Publicado: 28 de Mayo de 2022

Los seres humanos han tenido, desde que existen, una forma de sobrevivir distinta de las de otros animales, adaptando el mundo en lo posible a sus necesidades en lugar de amoldarse a él. Esta capacidad de transformación los ha convertido en una especie exitosa, pero el progreso no ha sido gratis. La invención de la agricultura permitió la aparición de grandes ciudades, de la literatura y de todas las glorias de la civilización, pero también redujo drásticamente la variedad de la alimentación y ató a la mayoría al cultivo de la tierra. En las últimas décadas, la aceleración del progreso tecnológico y el sedentarismo han multiplicado las tasas de obesidad y diabetes, la vida moderna parece incrementar los problemas de salud mental y los dispositivos electrónicos están destrozando el sueño. En un libro de publicación reciente, Jennifer Heisz, especialista en salud del cerebro en la Universidad McMaster, en Ontario (Canadá), ofrece una respuesta casi universal a todos estos problemas de la civilización: el ejercicio físico.


Heisz comienza explicando, en parte, por qué hacer ejercicio puede ser tan costoso, en particular al principio. Por primera vez en la historia de la humanidad, el exceso de alimentos es más peligroso que su falta, y durante cientos de miles de años la inclinación a evitar gastos inútiles y a aprovechar cualquier fuente de energía disponible pudieron ser factores positivos para la supervivencia y la transmisión de los genes a la siguiente generación. Sin embargo, en un mundo de abundancia y vidas prolongadas, esas inclinaciones se convierten en lastres. Se calcula que cada año mueren en el mundo un millón y medio de personas por diabetes, una enfermedad casi ausente de las sociedades preindustriales. Un artículo que apareció este año en la revista PNAS planteaba incluso que el valor de los abuelos en la crianza de sus nietos favoreció que los humanos pudieran mantener un buen estado físico después de rebasar sus mejores años reproductivos, y también que el ejercicio sea tan positivo en edades avanzadas.
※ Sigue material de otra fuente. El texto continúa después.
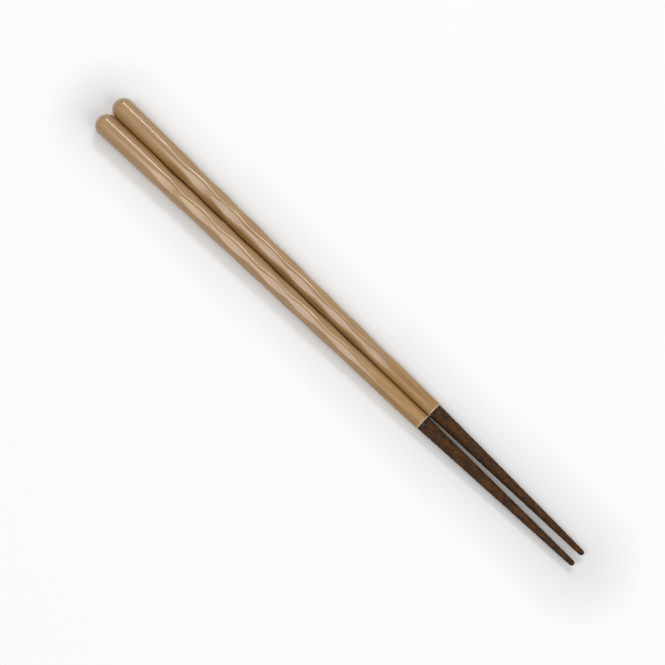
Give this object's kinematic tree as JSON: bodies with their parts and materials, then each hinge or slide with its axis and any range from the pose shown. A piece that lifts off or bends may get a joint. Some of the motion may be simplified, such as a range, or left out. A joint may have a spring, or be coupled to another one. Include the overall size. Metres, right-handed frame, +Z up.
{
  "type": "bamboo chopsticks",
  "caption": "Round tapering bamboo chopsticks with domed butts, grips carved with shallow scoops, and slim tips coated in dark gritty lacquer that keeps food from slipping.",
  "frame": {"origin": "on the table under the middle of the pair, halfway from butts to noses and midway between the sticks", "axes": "+X from the butts to the tips, +Y across from the right stick to the left one, +Z up from the table"},
  "size_m": [0.23, 0.017, 0.0084],
  "materials": {
    "bamboo": "satin",
    "grit_lacquer": "matte"
  },
  "bodies": {
    "root": {"left_stick_bamboo_rod": "bamboo", "left_stick_tip_coat": "grit_lacquer", "right_stick_bamboo_rod": "bamboo", "right_stick_tip_coat": "grit_lacquer"}
  },
  "joints": []
}
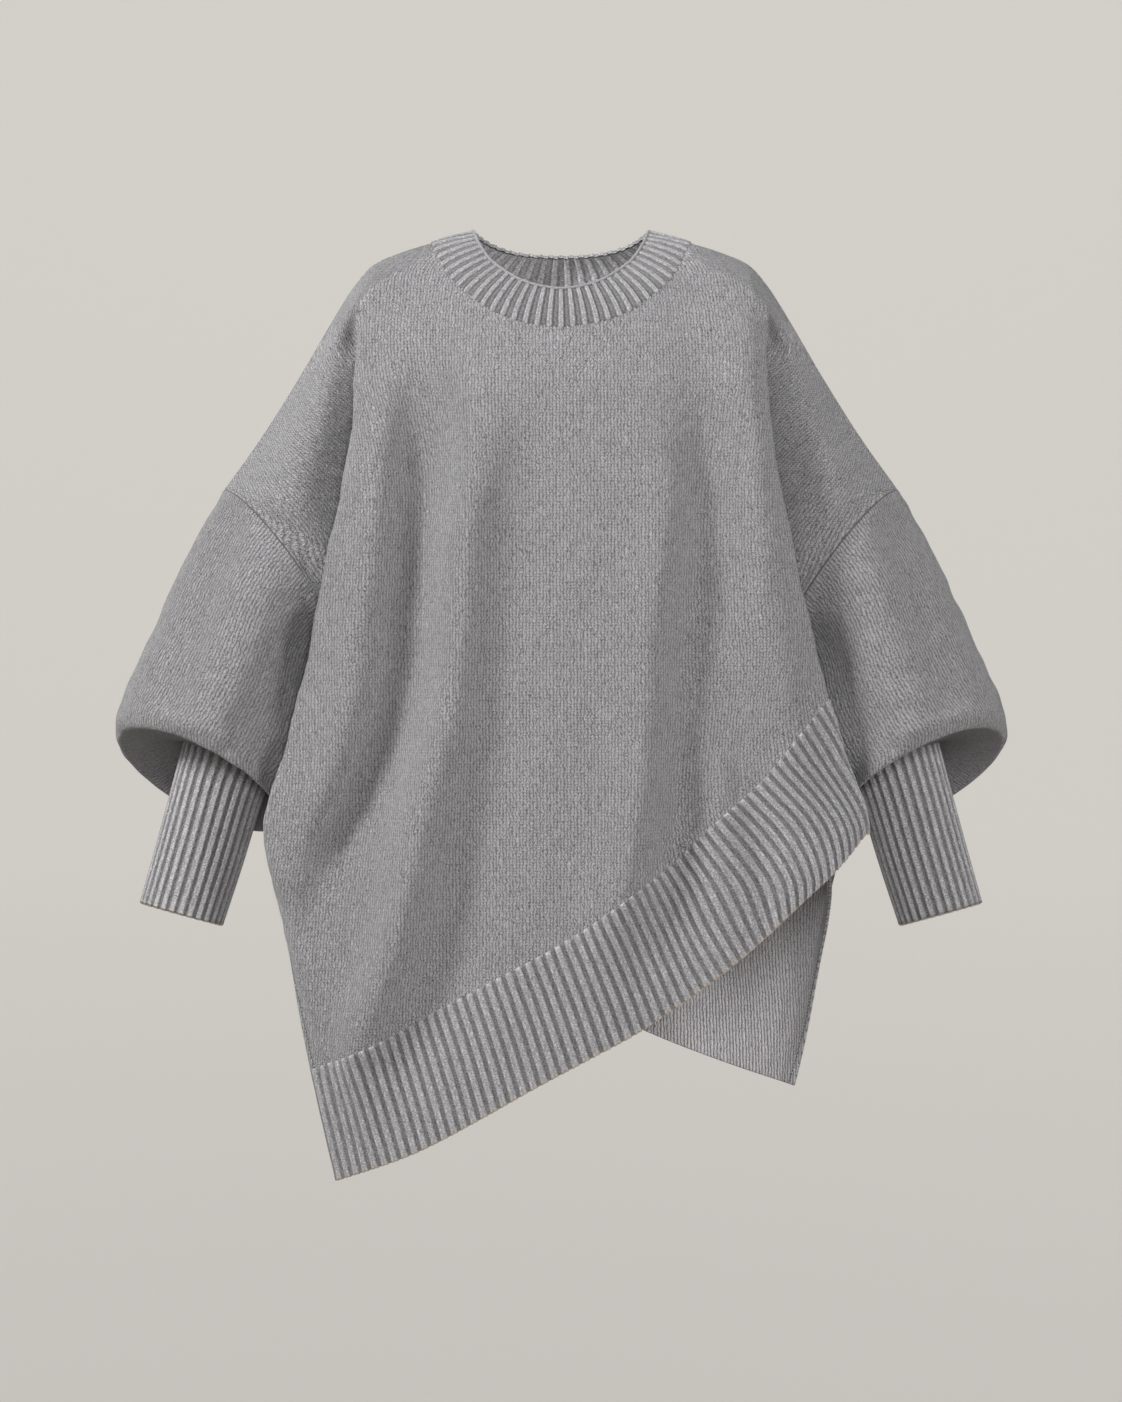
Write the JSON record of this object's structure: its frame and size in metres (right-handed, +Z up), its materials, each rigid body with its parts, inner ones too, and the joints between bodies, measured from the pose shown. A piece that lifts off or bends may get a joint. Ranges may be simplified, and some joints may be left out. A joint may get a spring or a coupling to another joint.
{
  "type": "poncho sweater",
  "caption": "Oversized knitted sweater with wide dropped shoulders, balloon sleeves, long ribbed cuffs, a ribbed crew neck and slanting hems that are open at the sides.",
  "frame": {"origin": "middle of the neck opening, at the height of the shoulder seams' inner ends, where a hanger or a wearer's neck would hold the sweater", "axes": "+Z up, front faces -Y, +X towards the sweater's left sleeve, which is at the viewer's right from the front"},
  "size_m": [0.8474, 0.2489, 0.8975],
  "materials": {
    "front_panel": "plain knit, brushed, mid-grey melange",
    "back_panel": "plain knit, brushed, mid-grey melange",
    "hem_rib": "one-by-one rib, mid-grey melange",
    "collar_rib": "one-by-one rib, mid-grey melange",
    "sleeve_left": "plain knit, brushed, mid-grey melange",
    "sleeve_right": "plain knit, brushed, mid-grey melange",
    "cuff_left": "rib knit, mid-grey melange",
    "cuff_right": "rib knit, mid-grey melange"
  },
  "bodies": {
    "root": {"front_panel": "front_panel", "back_panel": "back_panel", "hem_rib": "hem_rib", "collar_rib": "collar_rib", "sleeve_left": "sleeve_left", "sleeve_right": "sleeve_right", "cuff_left": "cuff_left", "cuff_right": "cuff_right"}
  },
  "joints": []
}
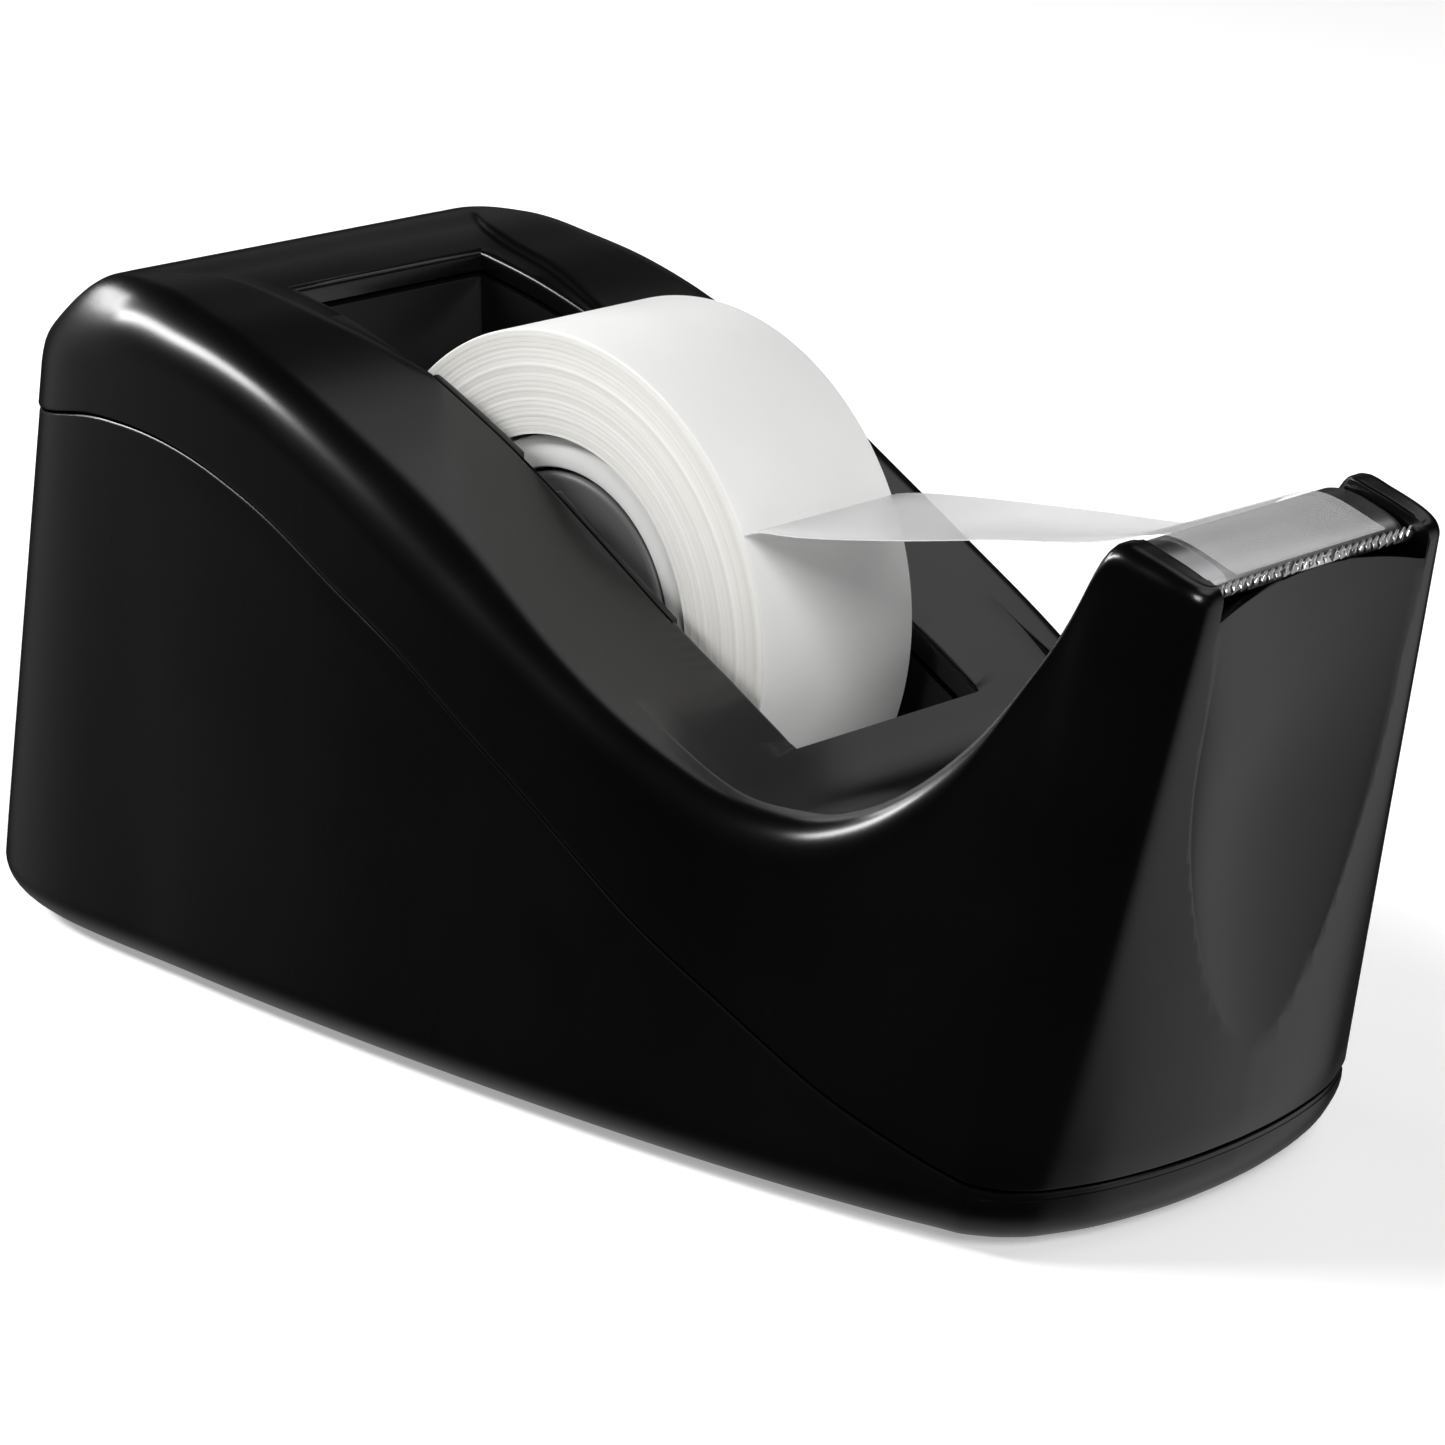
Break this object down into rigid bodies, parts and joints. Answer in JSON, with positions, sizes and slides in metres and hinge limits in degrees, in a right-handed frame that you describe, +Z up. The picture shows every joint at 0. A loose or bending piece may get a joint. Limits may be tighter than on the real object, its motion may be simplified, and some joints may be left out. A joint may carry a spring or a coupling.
{
  "type": "tape dispenser",
  "caption": "Weighted desk tape dispenser: curved black shell over a base housing, lift-out hub with a tape roll, chrome tape platform and a serrated cutter blade.",
  "frame": {"origin": "middle of the body's length and width on the rest plane, at the underside of the pad", "axes": "+X along the length towards the cutter, +Y across the width along the hub axis, +Z up"},
  "size_m": [0.1462, 0.0584, 0.0662],
  "materials": {
    "shell_plastic": "satin moulded black, fine texture",
    "base_plastic": "satin moulded black, fine texture",
    "well_plastic": "moulded black",
    "pad_rubber": "matte non-slip foam rubber",
    "hub_plastic": "moulded dark grey",
    "core_plastic": "white core",
    "tape_film": "translucent matte film",
    "platform_chrome": "bright plated",
    "blade_steel": "stamped serrated steel",
    "ballast_iron": "rough",
    "screw_steel": "plain zinc"
  },
  "bodies": {
    "housing": {"upper_shell": "shell_plastic", "base_housing": "base_plastic", "non_slip_pad": "pad_rubber", "tape_well": "well_plastic", "ballast_rear": "ballast_iron", "ballast_front": "ballast_iron", "ballast_plate": "ballast_iron", "base_screw_rear_left": "screw_steel", "base_screw_rear_right": "screw_steel", "base_screw_front_left": "screw_steel", "base_screw_front_right": "screw_steel", "well_screw_rear": "screw_steel", "well_screw_front": "screw_steel", "tape_platform": "platform_chrome", "cutter_blade": "blade_steel"},
    "hub_carrier": {"hub_axle": "hub_plastic", "tape_tail": "tape_film"},
    "roll": {"hub_drum": "hub_plastic", "hub_cap": "hub_plastic", "tape_core": "core_plastic", "tape_roll": "tape_film"}
  },
  "joints": [
    {"name": "hub_lift", "type": "slide", "parent": "housing", "child": "hub_carrier", "axis": [0, 0, 1], "range_m": [0, 0.055]},
    {"name": "roll_spin", "type": "hinge", "parent": "hub_carrier", "child": "roll", "pos_m": [-0.0046, 0, 0.0396], "axis": [0, 1, 0], "continuous": true}
  ]
}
En su alegato en favor del movimiento, Heisz recuerda que es una “medicina” en la que cada uno debe encontrar el punto justo de esfuerzo, sin compararse con los demás, y asegura que, según los datos obtenidos en su laboratorio, un ejercicio ligero como caminar durante media hora tres veces a la semana reduce la ansiedad, y que los beneficios se pueden incrementar progresivamente aumentando la intensidad o la duración de las sesiones. Más adelante, la investigadora recuerda estudios como un trabajo publicado en The American Journal of Psychiatry, en 2018, que calculó que al menos un 12% de los futuros casos de depresión se evitarían si todo el mundo hiciese un ejercicio leve o moderado al menos una hora a la semana. Este estudio muestra también las limitaciones de los trabajos que investigan la relación entre el ejercicio y la mejor salud mental, porque los beneficios que se encontraron en la depresión no se hallaron frente a la ansiedad.


La salud mental es un asunto complejo en el que además de la inmensa diversidad biológica y de estilos de vida de la población que influyen en ella, faltan herramientas para conocer con precisión los riesgos o ventajas individuales de cada persona o el modo de tratar cada dolencia con más eficacia. Heisz continúa hablando de los beneficios del ejercicio para dormir mejor, estar más centrado en el trabajo o escapar de las adicciones. Más allá de las explicaciones de los mecanismos por los que el movimiento puede tener estos efectos, se sabe que todos estos factores de la vida están relacionados. Las personas con trastornos del ánimo suelen consumir más sustancias tóxicas que a su vez agravan esos problemas. Si se logra integrar en una rutina, el ejercicio frecuente puede ser una manera de ordenar la vida, además de obtener beneficios fisiológicos como una menor inflamación crónica o una segregación de sustancias que favorezcan el sueño.